Kon’s style is much different from Nolan’s though. Where Nolan uses a lot of exposition to make sure the viewer fully understands the world that we are immersed in, Kon prefers spectacle, making Paprika much more of a head-trip.

Additionally, while Nolan is working in heist mode, Paprika takes on comedy, horror and the carnival to make a truly unique movie. A live-action adaptation of Paprika was in predevelopment, to be directed by Wolfgang Peterson, but it has been indefinitely shelved in the wake of Inception’s success.


5. Barb Wire (Casablanca)


Barb Wire has to be one of the strangest rip-offs of all time. Set in 2017 during the “Second American Civil War” (weirdly prescient), it stars Pamela Anderson as a nightclub owner who hates it when men call her “babe” — so much so she actually kills them.

One day a freedom fighter from her past turns up to her club, and she has to face a difficult decision in order to save him. This, of course, is based upon the 1942 classic Casablanca, with Anderson doing her best version of Humphrey Bogart’s Rick Blaine.
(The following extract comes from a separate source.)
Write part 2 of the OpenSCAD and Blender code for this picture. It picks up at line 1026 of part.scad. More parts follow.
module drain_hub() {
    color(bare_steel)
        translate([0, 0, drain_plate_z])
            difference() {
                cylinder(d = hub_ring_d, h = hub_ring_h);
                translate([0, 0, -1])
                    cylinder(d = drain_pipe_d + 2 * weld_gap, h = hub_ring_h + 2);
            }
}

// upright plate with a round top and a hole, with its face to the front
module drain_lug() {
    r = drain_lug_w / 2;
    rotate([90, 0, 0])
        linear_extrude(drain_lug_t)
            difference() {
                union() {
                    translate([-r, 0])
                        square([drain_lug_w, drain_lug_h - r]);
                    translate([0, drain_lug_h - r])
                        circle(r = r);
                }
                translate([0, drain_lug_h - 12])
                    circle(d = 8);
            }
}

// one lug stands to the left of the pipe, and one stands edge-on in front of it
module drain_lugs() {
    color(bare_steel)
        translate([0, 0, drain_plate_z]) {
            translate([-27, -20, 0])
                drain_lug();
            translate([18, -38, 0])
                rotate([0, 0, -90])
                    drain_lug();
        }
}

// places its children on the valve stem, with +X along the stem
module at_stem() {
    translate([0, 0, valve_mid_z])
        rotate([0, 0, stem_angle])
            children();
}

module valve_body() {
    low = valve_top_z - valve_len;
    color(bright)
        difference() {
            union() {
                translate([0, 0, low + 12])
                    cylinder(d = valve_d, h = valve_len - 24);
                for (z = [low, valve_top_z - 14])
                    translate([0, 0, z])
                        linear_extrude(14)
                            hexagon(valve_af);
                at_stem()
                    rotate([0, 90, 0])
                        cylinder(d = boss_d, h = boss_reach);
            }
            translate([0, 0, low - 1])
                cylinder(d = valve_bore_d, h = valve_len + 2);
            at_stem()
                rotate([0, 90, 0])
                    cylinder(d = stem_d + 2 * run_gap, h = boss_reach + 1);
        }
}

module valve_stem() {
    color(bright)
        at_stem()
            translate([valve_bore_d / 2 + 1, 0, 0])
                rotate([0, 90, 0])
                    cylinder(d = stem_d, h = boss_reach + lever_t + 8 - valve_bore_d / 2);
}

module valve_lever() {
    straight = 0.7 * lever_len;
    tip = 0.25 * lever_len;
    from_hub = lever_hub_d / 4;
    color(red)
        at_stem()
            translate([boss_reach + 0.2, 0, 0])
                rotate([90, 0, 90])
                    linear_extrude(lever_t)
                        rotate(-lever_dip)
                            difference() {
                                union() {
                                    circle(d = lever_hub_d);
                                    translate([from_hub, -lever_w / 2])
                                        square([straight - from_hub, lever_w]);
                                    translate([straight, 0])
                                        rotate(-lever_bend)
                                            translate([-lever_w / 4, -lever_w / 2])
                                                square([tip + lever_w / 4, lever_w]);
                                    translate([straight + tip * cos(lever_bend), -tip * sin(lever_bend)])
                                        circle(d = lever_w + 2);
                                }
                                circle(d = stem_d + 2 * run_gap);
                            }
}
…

Anderson’s Baywatch persona is traded on a lot here, her figure constantly ogled by the camera. At different points she pretends to be both a stripper and a hooker. Adapted from the comic of the same name, it was eventually nominated for worst picture at the Razzies. Although it is no Casablanca, the film is a lot of trashy fun, and definitely worth watching if you are a fan of the original.